▶ TASK PROMPT:
Transcribe the full listing below exactly.

■ ■ ■ ■ ■ ■ ■

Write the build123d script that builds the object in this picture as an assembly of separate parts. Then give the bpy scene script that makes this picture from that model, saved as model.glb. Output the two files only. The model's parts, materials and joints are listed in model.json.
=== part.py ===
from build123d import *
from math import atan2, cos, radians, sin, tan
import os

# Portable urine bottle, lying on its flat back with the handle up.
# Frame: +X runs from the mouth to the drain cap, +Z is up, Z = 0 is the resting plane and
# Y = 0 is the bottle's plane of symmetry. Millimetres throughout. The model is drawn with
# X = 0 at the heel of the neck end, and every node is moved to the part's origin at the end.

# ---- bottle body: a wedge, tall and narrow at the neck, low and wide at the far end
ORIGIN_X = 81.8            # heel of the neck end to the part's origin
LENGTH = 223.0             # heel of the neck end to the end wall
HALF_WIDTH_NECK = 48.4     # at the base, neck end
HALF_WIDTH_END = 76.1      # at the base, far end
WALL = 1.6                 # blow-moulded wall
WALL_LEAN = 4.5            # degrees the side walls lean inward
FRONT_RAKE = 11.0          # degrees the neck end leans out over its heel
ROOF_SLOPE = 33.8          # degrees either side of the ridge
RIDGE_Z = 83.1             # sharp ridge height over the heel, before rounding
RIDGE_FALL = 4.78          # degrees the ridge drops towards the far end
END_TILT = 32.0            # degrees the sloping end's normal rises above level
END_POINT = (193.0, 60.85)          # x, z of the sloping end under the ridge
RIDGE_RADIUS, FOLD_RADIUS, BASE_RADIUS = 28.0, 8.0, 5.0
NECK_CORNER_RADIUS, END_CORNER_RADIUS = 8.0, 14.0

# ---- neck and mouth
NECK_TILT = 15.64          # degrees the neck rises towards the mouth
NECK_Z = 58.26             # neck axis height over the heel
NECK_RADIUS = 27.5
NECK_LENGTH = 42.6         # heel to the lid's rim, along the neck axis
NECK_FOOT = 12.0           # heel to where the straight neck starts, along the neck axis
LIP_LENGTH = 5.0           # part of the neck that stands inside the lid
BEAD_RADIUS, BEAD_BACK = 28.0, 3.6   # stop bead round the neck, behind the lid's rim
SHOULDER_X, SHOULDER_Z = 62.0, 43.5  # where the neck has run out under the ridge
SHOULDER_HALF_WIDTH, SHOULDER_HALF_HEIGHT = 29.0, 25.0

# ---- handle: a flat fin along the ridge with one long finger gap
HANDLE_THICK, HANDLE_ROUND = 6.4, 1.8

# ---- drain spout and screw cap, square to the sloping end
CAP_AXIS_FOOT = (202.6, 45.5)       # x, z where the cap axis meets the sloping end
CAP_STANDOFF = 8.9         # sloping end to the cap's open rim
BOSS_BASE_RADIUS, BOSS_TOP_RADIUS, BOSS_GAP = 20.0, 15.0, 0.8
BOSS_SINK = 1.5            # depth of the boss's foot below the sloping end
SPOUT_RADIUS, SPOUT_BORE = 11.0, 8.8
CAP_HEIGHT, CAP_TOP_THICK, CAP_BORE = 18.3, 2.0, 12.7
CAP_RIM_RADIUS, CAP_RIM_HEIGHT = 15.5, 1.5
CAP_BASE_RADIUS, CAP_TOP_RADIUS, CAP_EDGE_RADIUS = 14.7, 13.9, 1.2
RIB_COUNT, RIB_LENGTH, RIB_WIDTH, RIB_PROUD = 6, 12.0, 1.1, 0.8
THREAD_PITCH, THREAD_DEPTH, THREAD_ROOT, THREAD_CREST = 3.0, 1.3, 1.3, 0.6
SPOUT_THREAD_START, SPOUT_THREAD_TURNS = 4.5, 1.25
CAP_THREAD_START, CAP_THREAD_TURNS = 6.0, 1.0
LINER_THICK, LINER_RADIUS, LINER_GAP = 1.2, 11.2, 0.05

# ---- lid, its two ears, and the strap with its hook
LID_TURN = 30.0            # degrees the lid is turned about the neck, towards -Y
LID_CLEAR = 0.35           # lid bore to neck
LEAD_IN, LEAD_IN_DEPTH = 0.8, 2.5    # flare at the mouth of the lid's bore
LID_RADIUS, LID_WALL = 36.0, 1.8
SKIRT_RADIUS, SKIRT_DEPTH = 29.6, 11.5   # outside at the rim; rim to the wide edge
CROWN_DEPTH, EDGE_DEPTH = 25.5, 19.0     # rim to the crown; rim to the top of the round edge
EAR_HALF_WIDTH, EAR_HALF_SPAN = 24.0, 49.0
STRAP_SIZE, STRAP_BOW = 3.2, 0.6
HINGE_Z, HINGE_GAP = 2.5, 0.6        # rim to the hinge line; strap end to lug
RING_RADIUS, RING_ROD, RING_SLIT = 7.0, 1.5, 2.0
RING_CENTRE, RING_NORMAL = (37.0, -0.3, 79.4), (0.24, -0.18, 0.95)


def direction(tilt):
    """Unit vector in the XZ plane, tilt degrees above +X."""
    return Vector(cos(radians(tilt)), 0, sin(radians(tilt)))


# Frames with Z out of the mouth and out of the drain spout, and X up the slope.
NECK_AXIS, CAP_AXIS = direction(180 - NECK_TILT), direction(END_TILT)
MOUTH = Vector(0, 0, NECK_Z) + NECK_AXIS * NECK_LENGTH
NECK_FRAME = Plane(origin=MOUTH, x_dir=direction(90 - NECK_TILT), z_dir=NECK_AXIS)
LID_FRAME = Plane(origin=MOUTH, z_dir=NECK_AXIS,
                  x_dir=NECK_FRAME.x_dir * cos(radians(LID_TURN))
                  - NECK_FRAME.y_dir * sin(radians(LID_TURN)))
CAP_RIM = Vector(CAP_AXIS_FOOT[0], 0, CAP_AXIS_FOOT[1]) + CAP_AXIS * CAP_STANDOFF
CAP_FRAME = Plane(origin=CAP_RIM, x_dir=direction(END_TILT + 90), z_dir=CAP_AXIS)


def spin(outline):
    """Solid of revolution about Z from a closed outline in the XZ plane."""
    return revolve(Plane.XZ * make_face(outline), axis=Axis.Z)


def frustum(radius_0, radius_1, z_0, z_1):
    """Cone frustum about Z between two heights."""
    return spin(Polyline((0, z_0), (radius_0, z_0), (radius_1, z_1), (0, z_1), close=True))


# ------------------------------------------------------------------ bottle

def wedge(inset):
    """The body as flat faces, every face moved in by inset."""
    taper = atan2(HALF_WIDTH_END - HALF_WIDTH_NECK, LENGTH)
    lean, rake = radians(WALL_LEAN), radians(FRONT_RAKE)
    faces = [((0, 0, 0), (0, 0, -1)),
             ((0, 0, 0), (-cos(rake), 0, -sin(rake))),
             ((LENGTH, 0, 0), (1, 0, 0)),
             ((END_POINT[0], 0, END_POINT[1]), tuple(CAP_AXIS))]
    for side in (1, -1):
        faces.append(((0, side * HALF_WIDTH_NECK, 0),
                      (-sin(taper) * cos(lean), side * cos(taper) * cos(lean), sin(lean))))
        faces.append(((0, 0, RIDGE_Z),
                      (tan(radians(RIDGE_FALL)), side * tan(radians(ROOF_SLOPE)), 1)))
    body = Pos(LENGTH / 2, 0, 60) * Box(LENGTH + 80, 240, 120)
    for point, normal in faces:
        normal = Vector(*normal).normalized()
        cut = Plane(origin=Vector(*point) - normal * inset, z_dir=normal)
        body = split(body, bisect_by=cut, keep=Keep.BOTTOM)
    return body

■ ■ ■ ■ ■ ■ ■

▶ WRITTEN ANSWER:
Write the build123d script that builds the object in this picture as an assembly of separate parts. Then give the bpy scene script that makes this picture from that model, saved as model.glb. Output the two files only. The model's parts, materials and joints are listed in model.json.
=== part.py ===
from build123d import *
from math import atan2, cos, radians, sin, tan
import os

# Portable urine bottle, lying on its flat back with the handle up.
# Frame: +X runs from the mouth to the drain cap, +Z is up, Z = 0 is the resting plane and
# Y = 0 is the bottle's plane of symmetry. Millimetres throughout. The model is drawn with
# X = 0 at the heel of the neck end, and every node is moved to the part's origin at the end.

# ---- bottle body: a wedge, tall and narrow at the neck, low and wide at the far end
ORIGIN_X = 81.8            # heel of the neck end to the part's origin
LENGTH = 223.0             # heel of the neck end to the end wall
HALF_WIDTH_NECK = 48.4     # at the base, neck end
HALF_WIDTH_END = 76.1      # at the base, far end
WALL = 1.6                 # blow-moulded wall
WALL_LEAN = 4.5            # degrees the side walls lean inward
FRONT_RAKE = 11.0          # degrees the neck end leans out over its heel
ROOF_SLOPE = 33.8          # degrees either side of the ridge
RIDGE_Z = 83.1             # sharp ridge height over the heel, before rounding
RIDGE_FALL = 4.78          # degrees the ridge drops towards the far end
END_TILT = 32.0            # degrees the sloping end's normal rises above level
END_POINT = (193.0, 60.85)          # x, z of the sloping end under the ridge
RIDGE_RADIUS, FOLD_RADIUS, BASE_RADIUS = 28.0, 8.0, 5.0
NECK_CORNER_RADIUS, END_CORNER_RADIUS = 8.0, 14.0

# ---- neck and mouth
NECK_TILT = 15.64          # degrees the neck rises towards the mouth
NECK_Z = 58.26             # neck axis height over the heel
NECK_RADIUS = 27.5
NECK_LENGTH = 42.6         # heel to the lid's rim, along the neck axis
NECK_FOOT = 12.0           # heel to where the straight neck starts, along the neck axis
LIP_LENGTH = 5.0           # part of the neck that stands inside the lid
BEAD_RADIUS, BEAD_BACK = 28.0, 3.6   # stop bead round the neck, behind the lid's rim
SHOULDER_X, SHOULDER_Z = 62.0, 43.5  # where the neck has run out under the ridge
SHOULDER_HALF_WIDTH, SHOULDER_HALF_HEIGHT = 29.0, 25.0

# ---- handle: a flat fin along the ridge with one long finger gap
HANDLE_THICK, HANDLE_ROUND = 6.4, 1.8

# ---- drain spout and screw cap, square to the sloping end
CAP_AXIS_FOOT = (202.6, 45.5)       # x, z where the cap axis meets the sloping end
CAP_STANDOFF = 8.9         # sloping end to the cap's open rim
BOSS_BASE_RADIUS, BOSS_TOP_RADIUS, BOSS_GAP = 20.0, 15.0, 0.8
BOSS_SINK = 1.5            # depth of the boss's foot below the sloping end
SPOUT_RADIUS, SPOUT_BORE = 11.0, 8.8
CAP_HEIGHT, CAP_TOP_THICK, CAP_BORE = 18.3, 2.0, 12.7
CAP_RIM_RADIUS, CAP_RIM_HEIGHT = 15.5, 1.5
CAP_BASE_RADIUS, CAP_TOP_RADIUS, CAP_EDGE_RADIUS = 14.7, 13.9, 1.2
RIB_COUNT, RIB_LENGTH, RIB_WIDTH, RIB_PROUD = 6, 12.0, 1.1, 0.8
THREAD_PITCH, THREAD_DEPTH, THREAD_ROOT, THREAD_CREST = 3.0, 1.3, 1.3, 0.6
SPOUT_THREAD_START, SPOUT_THREAD_TURNS = 4.5, 1.25
CAP_THREAD_START, CAP_THREAD_TURNS = 6.0, 1.0
LINER_THICK, LINER_RADIUS, LINER_GAP = 1.2, 11.2, 0.05

# ---- lid, its two ears, and the strap with its hook
LID_TURN = 30.0            # degrees the lid is turned about the neck, towards -Y
LID_CLEAR = 0.35           # lid bore to neck
LEAD_IN, LEAD_IN_DEPTH = 0.8, 2.5    # flare at the mouth of the lid's bore
LID_RADIUS, LID_WALL = 36.0, 1.8
SKIRT_RADIUS, SKIRT_DEPTH = 29.6, 11.5   # outside at the rim; rim to the wide edge
CROWN_DEPTH, EDGE_DEPTH = 25.5, 19.0     # rim to the crown; rim to the top of the round edge
EAR_HALF_WIDTH, EAR_HALF_SPAN = 24.0, 49.0
STRAP_SIZE, STRAP_BOW = 3.2, 0.6
HINGE_Z, HINGE_GAP = 2.5, 0.6        # rim to the hinge line; strap end to lug
RING_RADIUS, RING_ROD, RING_SLIT = 7.0, 1.5, 2.0
RING_CENTRE, RING_NORMAL = (37.0, -0.3, 79.4), (0.24, -0.18, 0.95)


def direction(tilt):
    """Unit vector in the XZ plane, tilt degrees above +X."""
    return Vector(cos(radians(tilt)), 0, sin(radians(tilt)))


# Frames with Z out of the mouth and out of the drain spout, and X up the slope.
NECK_AXIS, CAP_AXIS = direction(180 - NECK_TILT), direction(END_TILT)
MOUTH = Vector(0, 0, NECK_Z) + NECK_AXIS * NECK_LENGTH
NECK_FRAME = Plane(origin=MOUTH, x_dir=direction(90 - NECK_TILT), z_dir=NECK_AXIS)
LID_FRAME = Plane(origin=MOUTH, z_dir=NECK_AXIS,
                  x_dir=NECK_FRAME.x_dir * cos(radians(LID_TURN))
                  - NECK_FRAME.y_dir * sin(radians(LID_TURN)))
CAP_RIM = Vector(CAP_AXIS_FOOT[0], 0, CAP_AXIS_FOOT[1]) + CAP_AXIS * CAP_STANDOFF
CAP_FRAME = Plane(origin=CAP_RIM, x_dir=direction(END_TILT + 90), z_dir=CAP_AXIS)


def spin(outline):
    """Solid of revolution about Z from a closed outline in the XZ plane."""
    return revolve(Plane.XZ * make_face(outline), axis=Axis.Z)


def frustum(radius_0, radius_1, z_0, z_1):
    """Cone frustum about Z between two heights."""
    return spin(Polyline((0, z_0), (radius_0, z_0), (radius_1, z_1), (0, z_1), close=True))


# ------------------------------------------------------------------ bottle

def wedge(inset):
    """The body as flat faces, every face moved in by inset."""
    taper = atan2(HALF_WIDTH_END - HALF_WIDTH_NECK, LENGTH)
    lean, rake = radians(WALL_LEAN), radians(FRONT_RAKE)
    faces = [((0, 0, 0), (0, 0, -1)),
             ((0, 0, 0), (-cos(rake), 0, -sin(rake))),
             ((LENGTH, 0, 0), (1, 0, 0)),
             ((END_POINT[0], 0, END_POINT[1]), tuple(CAP_AXIS))]
    for side in (1, -1):
        faces.append(((0, side * HALF_WIDTH_NECK, 0),
                      (-sin(taper) * cos(lean), side * cos(taper) * cos(lean), sin(lean))))
        faces.append(((0, 0, RIDGE_Z),
                      (tan(radians(RIDGE_FALL)), side * tan(radians(ROOF_SLOPE)), 1)))
    body = Pos(LENGTH / 2, 0, 60) * Box(LENGTH + 80, 240, 120)
    for point, normal in faces:
        normal = Vector(*normal).normalized()
        cut = Plane(origin=Vector(*point) - normal * inset, z_dir=normal)
        body = split(body, bisect_by=cut, keep=Keep.BOTTOM)
    return body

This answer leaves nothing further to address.